Kampong Speu chiefs ask PM to free their colleague

Kampong Speu chiefs ask PM to free their colleague

FIVE village chiefs from Kampong Speu province’s Phnom Srouch district have sent a letter to Prime Minister Hun Sen requesting the release of another village chief who was arrested earlier this month after police accused him of forging documents related to an ongoing land dispute with a Chinese businessman.

Police arrested Voeub Khim, the 54-year-old chief of Krang Tatan village in O commune, on January 4 on suspicion that he forged documents that stated families currently living on the disputed land were its rightful owners.

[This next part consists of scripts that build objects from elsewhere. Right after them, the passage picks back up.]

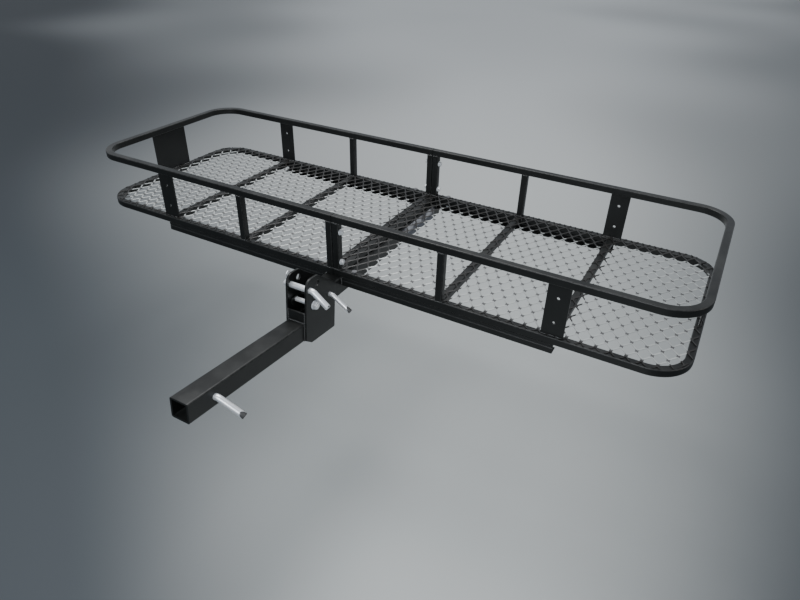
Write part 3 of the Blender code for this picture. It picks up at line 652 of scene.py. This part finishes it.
# ---- geometry node helpers
def new_node_tree(name, inputs):
    tree = bpy.data.node_groups.new(name, "GeometryNodeTree")
    tree.interface.new_socket("Geometry", in_out="INPUT", socket_type="NodeSocketGeometry")
    for label, kind, default in inputs:
        made = tree.interface.new_socket(label, in_out="INPUT", socket_type=f"NodeSocket{kind}")
        if default is not None:
            made.default_value = default
    tree.interface.new_socket("Geometry", in_out="OUTPUT", socket_type="NodeSocketGeometry")
    nodes = Nodes(tree)
    return tree, nodes, nodes.add("NodeGroupInput").outputs, nodes.add("NodeGroupOutput")


def finish_tree(nodes, geometry, material, result, merge=0.0):
    real = nodes.add("GeometryNodeRealizeInstances", {"Geometry": geometry}).outputs[0]
    if merge:
        joined = nodes.add("GeometryNodeMergeByDistance", {"Geometry": real, "Distance": merge})
        real = joined.outputs[0]
    painted = nodes.add("GeometryNodeSetMaterial", {"Geometry": real, "Material": material})
    nodes.feed(result.inputs["Geometry"], painted.outputs[0])


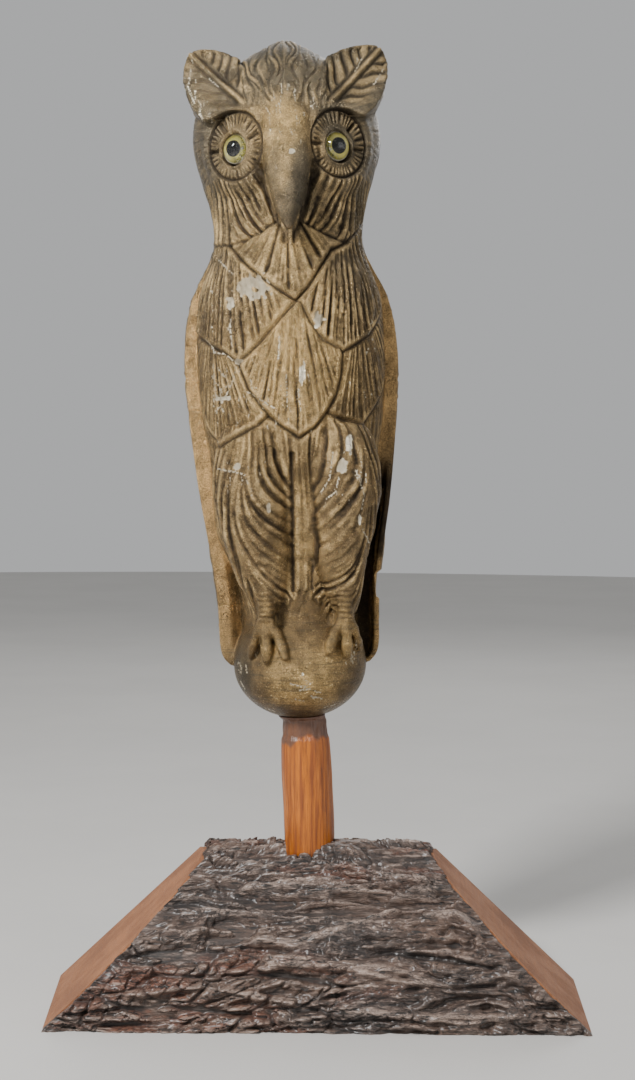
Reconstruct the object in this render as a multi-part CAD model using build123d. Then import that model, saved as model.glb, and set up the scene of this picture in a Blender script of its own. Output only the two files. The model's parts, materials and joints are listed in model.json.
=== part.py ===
"""Owl decoy on a log stand, in millimetres.

A hollow moulded owl, cast in a front and a back half and perched on a ball, stands on a
peeled wooden post. The post is let into a piece of log that still has its bark in front and on
top, and one coach screw from below holds it there. The owl has glass eyes set in putty.

Frame: +Z up, the owl looks along -Y, and the origin is on the floor, in the
middle of the whole thing's length and depth.
The perch frame has its origin on the post's axis at the top of the log, with its Z along the
post, which leans a little towards -X. Everything on the post is modelled in the perch frame.
"""

import os
from math import cos, radians, sin, sqrt

from build123d import *

os.makedirs("parts", exist_ok=True)

# ---- driving dimensions ----
LOG_RADIUS = 119.0  # over the bark
LOG_CENTRE_Y = 26.5  # the log's pith
LOG_CENTRE_HEIGHT = 6.0  # the pith above the flat underside
LOG_BACK_Y = 50.0  # the back is sawn off flat, behind the post
BARK_THICKNESS = 7.0
LOG_BOTTOM_LENGTH = 447.6
LOG_END_ANGLE = 43.3  # slope of the two sawn ends
LOG_END_SPLAY = 3.1  # the saw cuts are a little out of square, so the front is the shorter side
LOG_SPARE = 60.0  # extra length that the saw cuts take off
LOG_TOP = LOG_CENTRE_HEIGHT + LOG_RADIUS

POST_X = -11.0
POST_Y = 16.5
POST_LEAN = 2.1
POST_DEPTH = 62.0  # how far the post goes into the log
POST_RADIUS = 21.2
POST_STRAIGHT = 6.0  # the post is a plain round up to here, above the log
POST_SWELL = 0.6  # then it swells a little before it thins to the neck
POST_NECK_RADIUS = 20.0
TENON_RADIUS = 16.5
TENON_LENGTH = 46.0
POST_VISIBLE = 111.0

RUNNING = 0.08  # radial clearance where the post turns in the log
SEAT_GAP = 0.1  # between the post's shoulder and the ball that rests on it
SLIDING = 0.10  # radial clearance where the owl lifts off the tenon

OWL_HEIGHT = 575.0  # underside of the ball to the crown
WALL = 6.0
PARTING_Y = 4.0  # the two halves meet on this plane
BALL_RADIUS = 56.5
BALL_LOW = 46.0  # the ball's underside is flattened: centre to bottom

EYE_RADIUS = 11.0
EYE_DOME = 12.0  # radius of the glass dome
EYE_PUPIL_RADIUS = 5.4
EYE_X = 42.2  # from the middle of the face
FACE_X = 1.8  # the face is a little to one side
EYE_HEIGHT = 472.0
EYE_Y = -57.0
EYE_TURN = 34.0  # each eye looks outwards by this angle
EYE_ENAMEL = 0.8
EYE_BORE_RADIUS = 11.8
EYE_BACK = -1.0  # flat back of the glass, in front of the eye's own middle
PUTTY_THICKNESS = 10.0
PUTTY_GAP = 0.1
WIRE_RADIUS = 0.6
WIRE_GAP = 0.05
WIRE_LENGTH = 26.0

BLOCK_RADIUS = 32.0
BLOCK_HEIGHT = 66.0

SCREW_RADIUS = 4.0
SCREW_LENGTH = 80.0
SCREW_HEAD_FLATS = 13.0
SCREW_HEAD_HEIGHT = 5.5
WASHER_RADIUS = 11.0
WASHER_THICKNESS = 1.6
COUNTERBORE_RADIUS = 13.0
COUNTERBORE_DEPTH = 14.0
SHANK_GAP = 0.5  # radial clearance of the screw in the log
SCREW_POINT = 9.0

TAPE_WIDTH = 18.0
TAPE_THICKNESS = 1.2

# (height above the ball's underside, half width, half depth) of the two halves
FRONT_SECTIONS = [
    (60, 46, 46),
    (100, 47, 52),
    (126, 53, 58),
    (160, 66, 66),
    (228, 72, 75),
    (305, 80, 82),
    (345, 78, 80),
    (385, 67, 71),
    (416, 61, 66),
    (450, 70, 70),
    (490, 79, 74),
    (520, 75, 72),
    (548, 58, 62),
    (566, 36, 42),
    (575, 14, 18),
]
BACK_SECTIONS = [
    (43, 62, 34),
    (62, 69, 38),
    (92, 69, 42),
    (126, 72, 47),
    (160, 77, 54),
    (203, 83, 61),
    (254, 88, 68),
    (305, 91, 72),
    (345, 87, 71),
    (385, 69, 60),
    (416, 62, 54),
    (450, 71, 57),
    (490, 79, 61),
    (520, 75, 59),
    (548, 58, 50),
    (566, 36, 34),
    (575, 14, 14),
]

# ear outline in the owl's front view: (distance from the middle, height)
EAR_OUTLINE = [
    (34, 556),
    (52, 563),
    (72, 567),
    (80, 562),
    (84.5, 541),
    (82, 527),
    (75, 508),
    (48, 500),
    (26, 530),
]
EAR_FRONT_Y = -30.0
EAR_BACK_Y = 14.0

# (height, half width, half depth, y of the centre) down the beak
BEAK_SECTIONS = [
    (524, 6, 6, -62),
    (500, 15, 13, -64),
    (474, 18, 17, -66),
    (446, 14, 15, -72),
    (420, 7, 8, -81),
    (402, 1.5, 2.5, -88),
]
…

A total of 85 families are living on 60 hectares of land that is also being claimed by the Chinese developer Yu San.

Voeub Khim’s son, Cheang Vuon, said the letter sent to Hun Sen – which was delivered to a member of his Cabinet by village representatives last Saturday at the premier’s home in Takhmao – included requests for authorities to release his father and refrain from arresting the other five village chiefs.

He said attempts to negotiate with Yu San had not been fruitful. “The tycoon’s staff told us that if we want him released, we must thumbprint [a letter] and agree to give the 60 hectares of our rice farms to the tycoon,” he said.

“Now I am worried about my father’s health because he just had a gallbladder operation and I don’t know what’s happened to him in prison.”

Provincial Governor Kang Heang said Voeub Khim would need to face criminal penalties if he had in fact forged the documents in question, which were included in a complaint sent to provincial court.

“That land belongs to the tycoon Yu San because he has the land title,” he said. “The court just issued a summons asking [the villagers] to explain, but they are afraid.”

O commune chief Tang Kimcheng said Yu San purchased the land in 1999, but that it remained undeveloped.

“In 2006 he wanted to develop here and asked people to stop farming, but they wouldn’t listen,” Tang Kimcheng said.

Lim Leang Sen, deputy chief of Hun Sen’s Cabinet, said Wednesday that he had not yet received the letter from the village chiefs.